• EXERCISE OBJECTIVE: Leave the pictures out and print every record below exactly as it stands.

• RECORDED DATA:
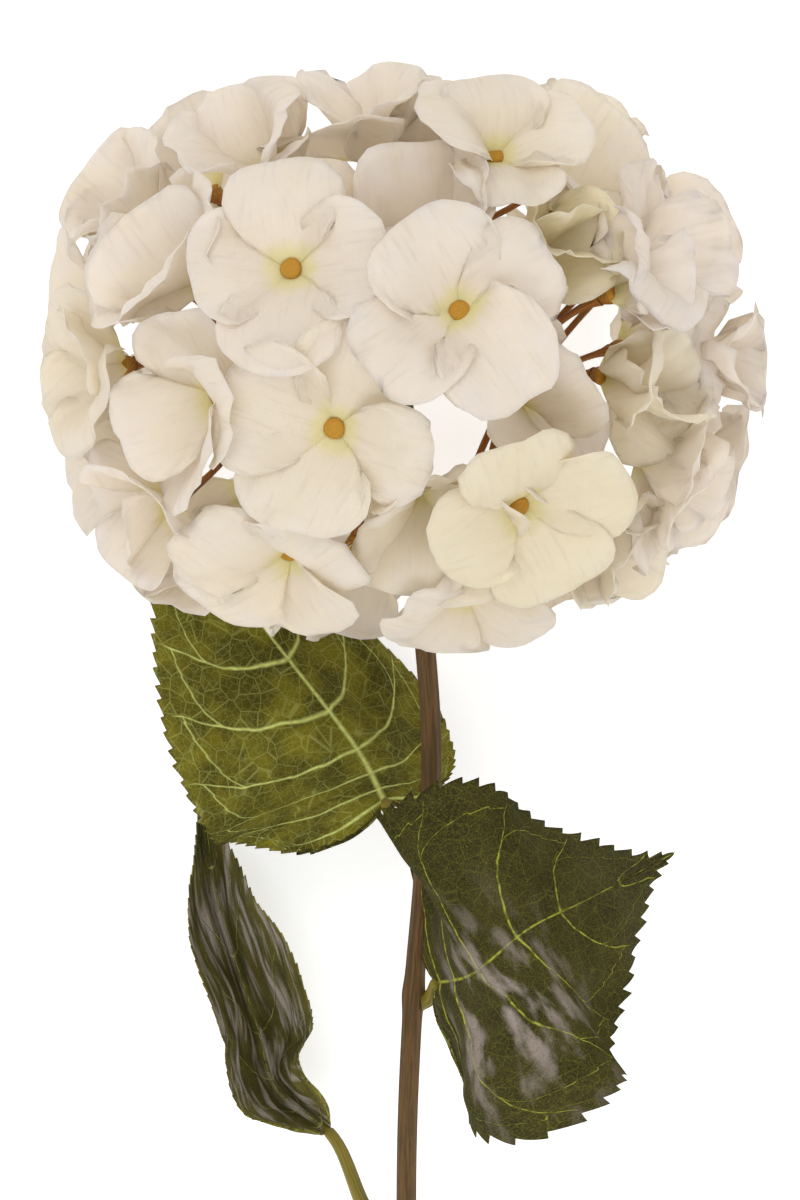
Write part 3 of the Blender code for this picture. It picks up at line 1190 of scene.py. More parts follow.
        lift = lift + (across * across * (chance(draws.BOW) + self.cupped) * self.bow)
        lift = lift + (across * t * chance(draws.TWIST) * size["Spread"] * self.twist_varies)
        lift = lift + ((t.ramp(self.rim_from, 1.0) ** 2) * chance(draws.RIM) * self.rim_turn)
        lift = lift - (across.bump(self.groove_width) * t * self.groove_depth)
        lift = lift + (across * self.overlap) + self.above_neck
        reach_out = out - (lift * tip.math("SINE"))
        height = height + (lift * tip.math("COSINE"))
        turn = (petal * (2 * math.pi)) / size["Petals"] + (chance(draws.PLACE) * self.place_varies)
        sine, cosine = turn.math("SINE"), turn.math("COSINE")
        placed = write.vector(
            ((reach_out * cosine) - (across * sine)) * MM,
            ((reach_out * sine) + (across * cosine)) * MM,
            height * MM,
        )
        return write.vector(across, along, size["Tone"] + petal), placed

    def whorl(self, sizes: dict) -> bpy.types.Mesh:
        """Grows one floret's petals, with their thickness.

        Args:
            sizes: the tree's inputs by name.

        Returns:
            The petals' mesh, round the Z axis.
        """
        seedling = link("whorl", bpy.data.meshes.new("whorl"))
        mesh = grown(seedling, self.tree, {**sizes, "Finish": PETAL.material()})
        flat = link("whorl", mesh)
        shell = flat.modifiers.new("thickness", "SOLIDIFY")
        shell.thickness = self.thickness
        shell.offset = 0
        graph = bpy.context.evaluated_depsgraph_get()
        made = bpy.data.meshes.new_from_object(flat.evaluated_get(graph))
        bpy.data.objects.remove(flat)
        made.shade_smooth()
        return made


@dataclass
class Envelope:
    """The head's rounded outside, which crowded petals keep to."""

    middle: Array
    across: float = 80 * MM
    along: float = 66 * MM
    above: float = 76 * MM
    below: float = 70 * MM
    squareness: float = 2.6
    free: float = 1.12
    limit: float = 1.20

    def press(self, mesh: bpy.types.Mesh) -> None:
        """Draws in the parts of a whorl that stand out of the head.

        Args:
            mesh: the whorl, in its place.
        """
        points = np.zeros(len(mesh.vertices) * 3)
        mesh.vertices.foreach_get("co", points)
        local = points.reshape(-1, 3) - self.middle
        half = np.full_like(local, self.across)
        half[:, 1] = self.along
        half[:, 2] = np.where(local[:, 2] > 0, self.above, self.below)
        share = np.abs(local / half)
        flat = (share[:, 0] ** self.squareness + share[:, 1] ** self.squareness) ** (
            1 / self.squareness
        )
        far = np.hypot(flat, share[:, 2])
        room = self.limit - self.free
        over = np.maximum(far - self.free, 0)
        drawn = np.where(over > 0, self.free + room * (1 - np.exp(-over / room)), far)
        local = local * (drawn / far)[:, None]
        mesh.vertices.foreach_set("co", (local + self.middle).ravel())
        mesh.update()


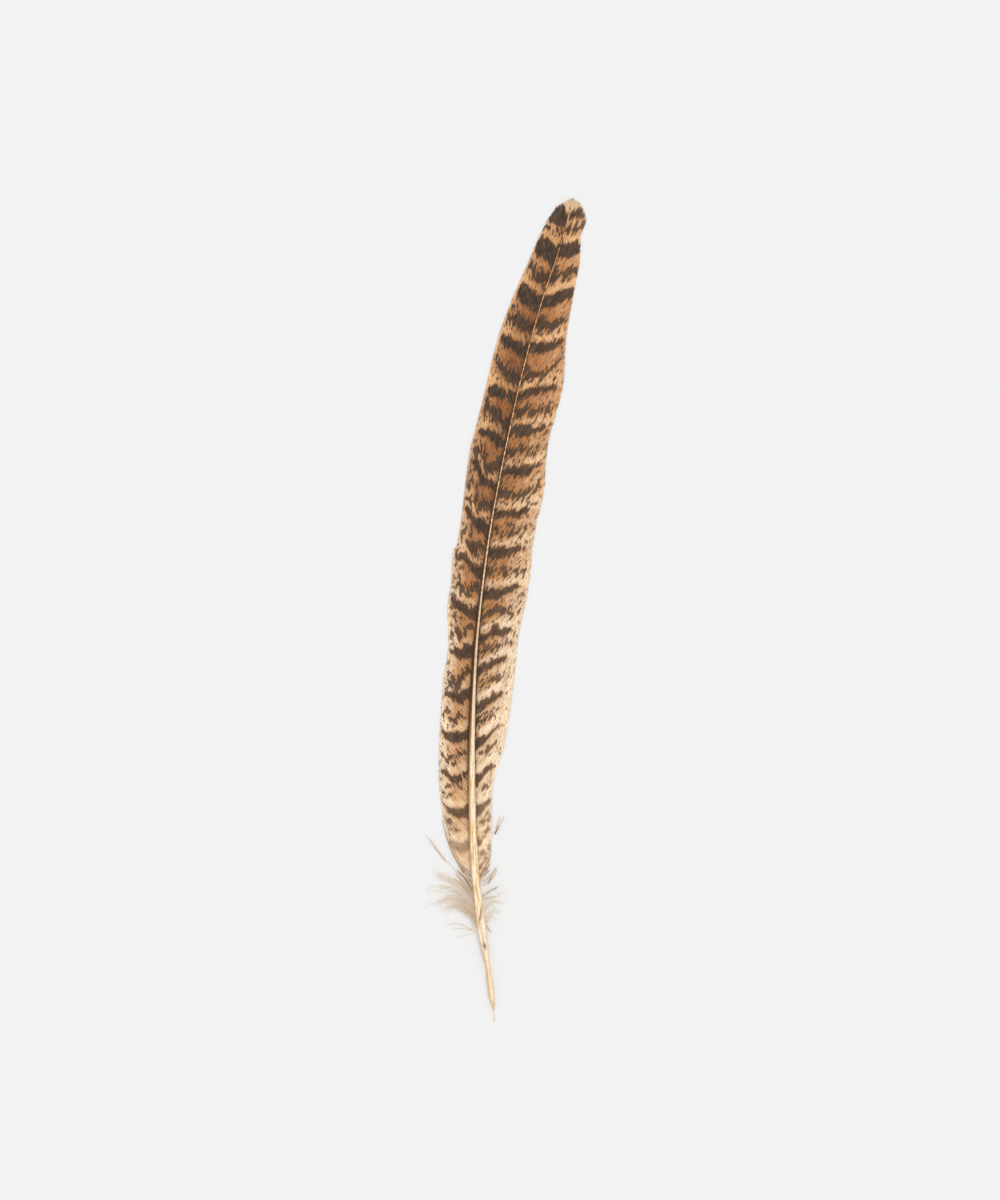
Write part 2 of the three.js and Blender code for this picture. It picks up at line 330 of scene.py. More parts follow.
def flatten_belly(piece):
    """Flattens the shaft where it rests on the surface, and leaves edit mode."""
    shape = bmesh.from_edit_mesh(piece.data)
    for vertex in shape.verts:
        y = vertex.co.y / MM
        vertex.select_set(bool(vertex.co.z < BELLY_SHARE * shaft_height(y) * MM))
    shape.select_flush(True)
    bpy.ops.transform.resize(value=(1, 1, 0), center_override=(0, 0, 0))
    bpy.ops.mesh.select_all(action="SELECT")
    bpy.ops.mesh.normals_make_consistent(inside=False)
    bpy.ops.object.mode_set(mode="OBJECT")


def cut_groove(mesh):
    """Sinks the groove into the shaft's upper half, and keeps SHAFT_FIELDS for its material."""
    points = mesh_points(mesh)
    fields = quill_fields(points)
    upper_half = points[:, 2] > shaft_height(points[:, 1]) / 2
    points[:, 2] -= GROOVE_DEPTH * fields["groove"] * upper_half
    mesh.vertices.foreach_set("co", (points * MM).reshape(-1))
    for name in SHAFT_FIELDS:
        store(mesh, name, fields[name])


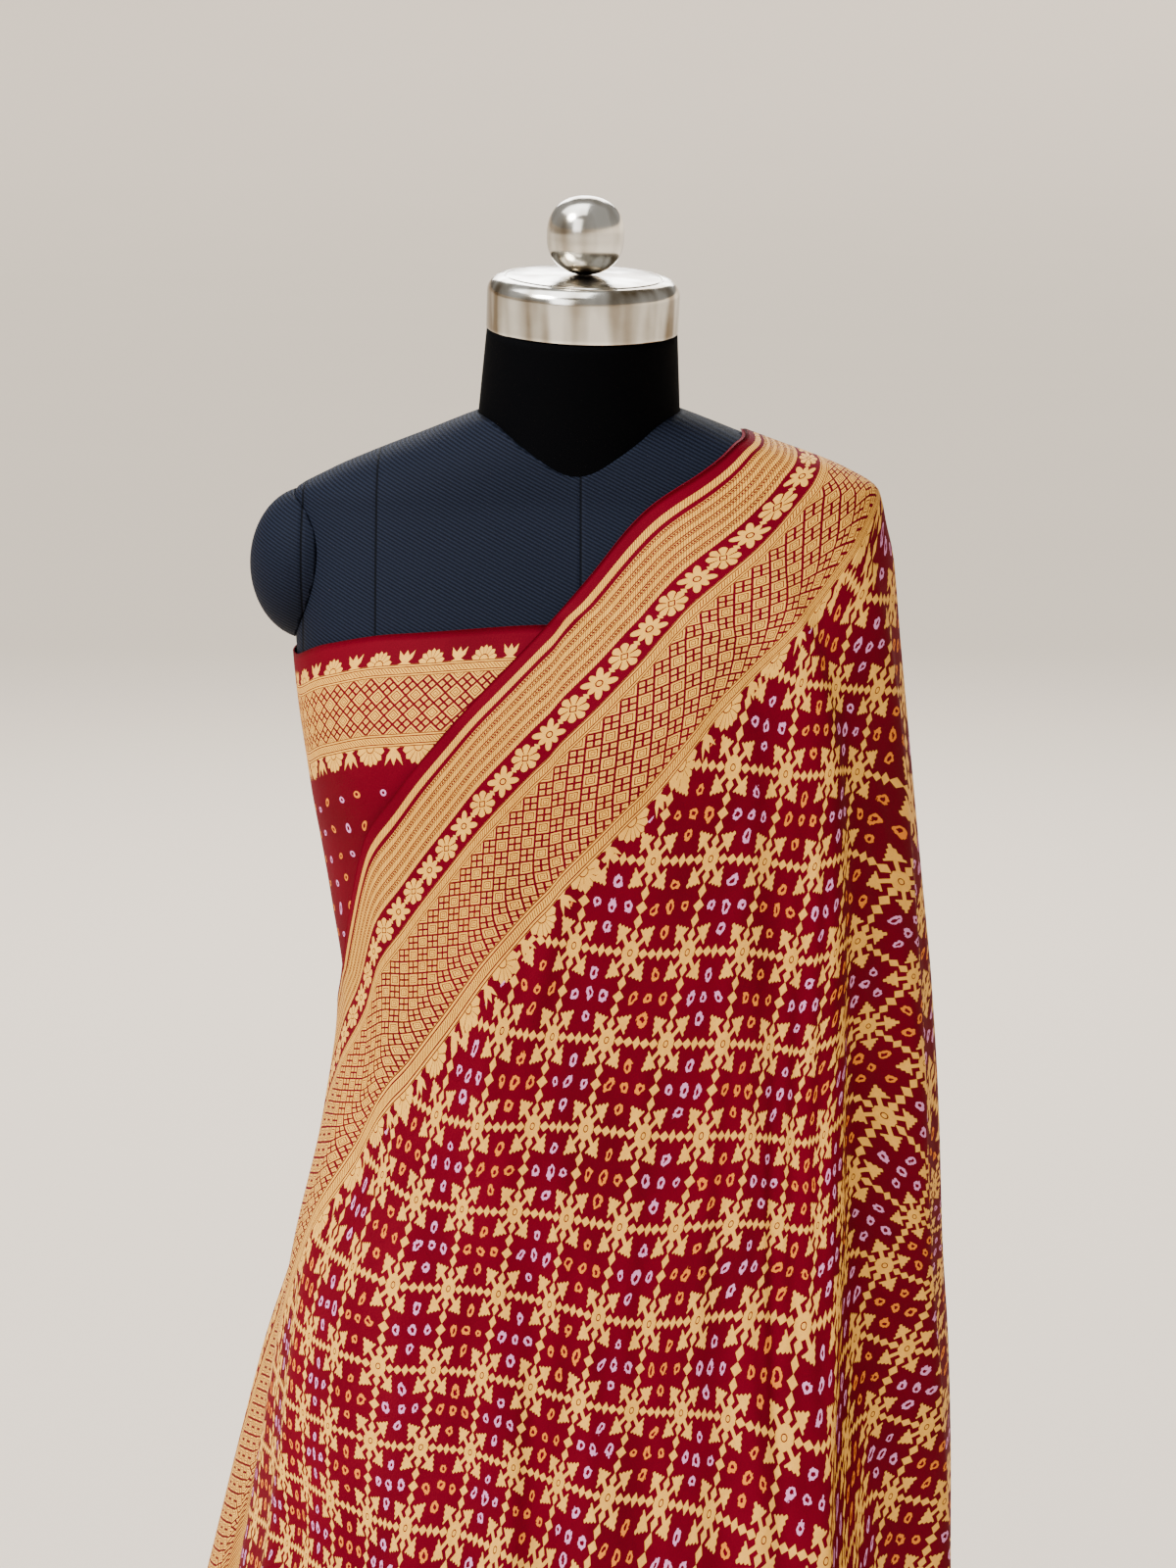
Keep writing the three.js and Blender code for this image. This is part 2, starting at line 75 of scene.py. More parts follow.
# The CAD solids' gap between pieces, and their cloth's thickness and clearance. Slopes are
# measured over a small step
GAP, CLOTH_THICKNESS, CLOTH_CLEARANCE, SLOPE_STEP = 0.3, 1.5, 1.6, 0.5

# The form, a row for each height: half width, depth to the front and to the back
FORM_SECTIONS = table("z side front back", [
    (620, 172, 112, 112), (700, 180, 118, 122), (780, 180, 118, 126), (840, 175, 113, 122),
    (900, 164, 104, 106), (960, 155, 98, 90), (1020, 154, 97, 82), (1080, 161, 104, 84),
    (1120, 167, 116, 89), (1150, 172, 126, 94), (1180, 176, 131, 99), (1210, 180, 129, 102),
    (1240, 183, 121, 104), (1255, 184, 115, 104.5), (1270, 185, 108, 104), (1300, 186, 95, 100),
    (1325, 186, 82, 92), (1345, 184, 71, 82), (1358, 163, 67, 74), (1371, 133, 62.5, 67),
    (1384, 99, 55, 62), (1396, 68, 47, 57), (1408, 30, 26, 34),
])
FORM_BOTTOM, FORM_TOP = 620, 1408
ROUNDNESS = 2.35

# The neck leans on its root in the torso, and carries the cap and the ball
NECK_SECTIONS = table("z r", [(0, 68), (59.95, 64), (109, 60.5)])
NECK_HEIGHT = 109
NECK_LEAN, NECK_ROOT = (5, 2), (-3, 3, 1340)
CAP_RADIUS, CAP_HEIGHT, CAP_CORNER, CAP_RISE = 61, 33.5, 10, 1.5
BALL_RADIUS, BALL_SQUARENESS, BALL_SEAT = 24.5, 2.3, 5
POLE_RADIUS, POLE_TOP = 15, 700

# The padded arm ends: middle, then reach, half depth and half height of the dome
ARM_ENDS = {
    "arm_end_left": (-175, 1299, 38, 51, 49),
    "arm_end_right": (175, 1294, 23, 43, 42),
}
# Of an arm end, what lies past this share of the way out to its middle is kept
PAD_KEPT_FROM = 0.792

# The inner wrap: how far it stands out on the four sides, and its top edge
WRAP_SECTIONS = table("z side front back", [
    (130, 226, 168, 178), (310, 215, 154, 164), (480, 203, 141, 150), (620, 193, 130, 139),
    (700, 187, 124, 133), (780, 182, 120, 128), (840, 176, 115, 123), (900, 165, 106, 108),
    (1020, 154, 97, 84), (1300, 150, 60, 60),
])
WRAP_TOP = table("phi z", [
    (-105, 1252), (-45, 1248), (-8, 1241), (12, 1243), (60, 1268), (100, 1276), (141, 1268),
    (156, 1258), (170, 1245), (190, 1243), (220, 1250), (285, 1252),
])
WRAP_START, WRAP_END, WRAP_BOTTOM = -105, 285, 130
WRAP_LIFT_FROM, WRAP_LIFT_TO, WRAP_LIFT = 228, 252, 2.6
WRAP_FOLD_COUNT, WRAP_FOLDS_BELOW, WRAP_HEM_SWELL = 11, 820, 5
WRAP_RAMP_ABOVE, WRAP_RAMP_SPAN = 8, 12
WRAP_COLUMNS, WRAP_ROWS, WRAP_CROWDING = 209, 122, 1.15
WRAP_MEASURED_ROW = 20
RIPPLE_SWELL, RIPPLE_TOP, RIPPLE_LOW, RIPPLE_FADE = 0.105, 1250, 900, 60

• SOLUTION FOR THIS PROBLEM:
Write part 3 of the Blender code for this picture. It picks up at line 1190 of scene.py. More parts follow.
        lift = lift + (across * across * (chance(draws.BOW) + self.cupped) * self.bow)
        lift = lift + (across * t * chance(draws.TWIST) * size["Spread"] * self.twist_varies)
        lift = lift + ((t.ramp(self.rim_from, 1.0) ** 2) * chance(draws.RIM) * self.rim_turn)
        lift = lift - (across.bump(self.groove_width) * t * self.groove_depth)
        lift = lift + (across * self.overlap) + self.above_neck
        reach_out = out - (lift * tip.math("SINE"))
        height = height + (lift * tip.math("COSINE"))
        turn = (petal * (2 * math.pi)) / size["Petals"] + (chance(draws.PLACE) * self.place_varies)
        sine, cosine = turn.math("SINE"), turn.math("COSINE")
        placed = write.vector(
            ((reach_out * cosine) - (across * sine)) * MM,
            ((reach_out * sine) + (across * cosine)) * MM,
            height * MM,
        )
        return write.vector(across, along, size["Tone"] + petal), placed

    def whorl(self, sizes: dict) -> bpy.types.Mesh:
        """Grows one floret's petals, with their thickness.

        Args:
            sizes: the tree's inputs by name.

        Returns:
            The petals' mesh, round the Z axis.
        """
        seedling = link("whorl", bpy.data.meshes.new("whorl"))
        mesh = grown(seedling, self.tree, {**sizes, "Finish": PETAL.material()})
        flat = link("whorl", mesh)
        shell = flat.modifiers.new("thickness", "SOLIDIFY")
        shell.thickness = self.thickness
        shell.offset = 0
        graph = bpy.context.evaluated_depsgraph_get()
        made = bpy.data.meshes.new_from_object(flat.evaluated_get(graph))
        bpy.data.objects.remove(flat)
        made.shade_smooth()
        return made


@dataclass
class Envelope:
    """The head's rounded outside, which crowded petals keep to."""

    middle: Array
    across: float = 80 * MM
    along: float = 66 * MM
    above: float = 76 * MM
    below: float = 70 * MM
    squareness: float = 2.6
    free: float = 1.12
    limit: float = 1.20

    def press(self, mesh: bpy.types.Mesh) -> None:
        """Draws in the parts of a whorl that stand out of the head.

        Args:
            mesh: the whorl, in its place.
        """
        points = np.zeros(len(mesh.vertices) * 3)
        mesh.vertices.foreach_get("co", points)
        local = points.reshape(-1, 3) - self.middle
        half = np.full_like(local, self.across)
        half[:, 1] = self.along
        half[:, 2] = np.where(local[:, 2] > 0, self.above, self.below)
        share = np.abs(local / half)
        flat = (share[:, 0] ** self.squareness + share[:, 1] ** self.squareness) ** (
            1 / self.squareness
        )
        far = np.hypot(flat, share[:, 2])
        room = self.limit - self.free
        over = np.maximum(far - self.free, 0)
        drawn = np.where(over > 0, self.free + room * (1 - np.exp(-over / room)), far)
        local = local * (drawn / far)[:, None]
        mesh.vertices.foreach_set("co", (local + self.middle).ravel())
        mesh.update()


Write part 2 of the three.js and Blender code for this picture. It picks up at line 330 of scene.py. More parts follow.
def flatten_belly(piece):
    """Flattens the shaft where it rests on the surface, and leaves edit mode."""
    shape = bmesh.from_edit_mesh(piece.data)
    for vertex in shape.verts:
        y = vertex.co.y / MM
        vertex.select_set(bool(vertex.co.z < BELLY_SHARE * shaft_height(y) * MM))
    shape.select_flush(True)
    bpy.ops.transform.resize(value=(1, 1, 0), center_override=(0, 0, 0))
    bpy.ops.mesh.select_all(action="SELECT")
    bpy.ops.mesh.normals_make_consistent(inside=False)
    bpy.ops.object.mode_set(mode="OBJECT")


def cut_groove(mesh):
    """Sinks the groove into the shaft's upper half, and keeps SHAFT_FIELDS for its material."""
    points = mesh_points(mesh)
    fields = quill_fields(points)
    upper_half = points[:, 2] > shaft_height(points[:, 1]) / 2
    points[:, 2] -= GROOVE_DEPTH * fields["groove"] * upper_half
    mesh.vertices.foreach_set("co", (points * MM).reshape(-1))
    for name in SHAFT_FIELDS:
        store(mesh, name, fields[name])


Keep writing the three.js and Blender code for this image. This is part 2, starting at line 75 of scene.py. More parts follow.
# The CAD solids' gap between pieces, and their cloth's thickness and clearance. Slopes are
# measured over a small step
GAP, CLOTH_THICKNESS, CLOTH_CLEARANCE, SLOPE_STEP = 0.3, 1.5, 1.6, 0.5

# The form, a row for each height: half width, depth to the front and to the back
FORM_SECTIONS = table("z side front back", [
    (620, 172, 112, 112), (700, 180, 118, 122), (780, 180, 118, 126), (840, 175, 113, 122),
    (900, 164, 104, 106), (960, 155, 98, 90), (1020, 154, 97, 82), (1080, 161, 104, 84),
    (1120, 167, 116, 89), (1150, 172, 126, 94), (1180, 176, 131, 99), (1210, 180, 129, 102),
    (1240, 183, 121, 104), (1255, 184, 115, 104.5), (1270, 185, 108, 104), (1300, 186, 95, 100),
    (1325, 186, 82, 92), (1345, 184, 71, 82), (1358, 163, 67, 74), (1371, 133, 62.5, 67),
    (1384, 99, 55, 62), (1396, 68, 47, 57), (1408, 30, 26, 34),
])
FORM_BOTTOM, FORM_TOP = 620, 1408
ROUNDNESS = 2.35

# The neck leans on its root in the torso, and carries the cap and the ball
NECK_SECTIONS = table("z r", [(0, 68), (59.95, 64), (109, 60.5)])
NECK_HEIGHT = 109
NECK_LEAN, NECK_ROOT = (5, 2), (-3, 3, 1340)
CAP_RADIUS, CAP_HEIGHT, CAP_CORNER, CAP_RISE = 61, 33.5, 10, 1.5
BALL_RADIUS, BALL_SQUARENESS, BALL_SEAT = 24.5, 2.3, 5
POLE_RADIUS, POLE_TOP = 15, 700

# The padded arm ends: middle, then reach, half depth and half height of the dome
ARM_ENDS = {
    "arm_end_left": (-175, 1299, 38, 51, 49),
    "arm_end_right": (175, 1294, 23, 43, 42),
}
# Of an arm end, what lies past this share of the way out to its middle is kept
PAD_KEPT_FROM = 0.792

# The inner wrap: how far it stands out on the four sides, and its top edge
WRAP_SECTIONS = table("z side front back", [
    (130, 226, 168, 178), (310, 215, 154, 164), (480, 203, 141, 150), (620, 193, 130, 139),
    (700, 187, 124, 133), (780, 182, 120, 128), (840, 176, 115, 123), (900, 165, 106, 108),
    (1020, 154, 97, 84), (1300, 150, 60, 60),
])
WRAP_TOP = table("phi z", [
    (-105, 1252), (-45, 1248), (-8, 1241), (12, 1243), (60, 1268), (100, 1276), (141, 1268),
    (156, 1258), (170, 1245), (190, 1243), (220, 1250), (285, 1252),
])
WRAP_START, WRAP_END, WRAP_BOTTOM = -105, 285, 130
WRAP_LIFT_FROM, WRAP_LIFT_TO, WRAP_LIFT = 228, 252, 2.6
WRAP_FOLD_COUNT, WRAP_FOLDS_BELOW, WRAP_HEM_SWELL = 11, 820, 5
WRAP_RAMP_ABOVE, WRAP_RAMP_SPAN = 8, 12
WRAP_COLUMNS, WRAP_ROWS, WRAP_CROWDING = 209, 122, 1.15
WRAP_MEASURED_ROW = 20
RIPPLE_SWELL, RIPPLE_TOP, RIPPLE_LOW, RIPPLE_FADE = 0.105, 1250, 900, 60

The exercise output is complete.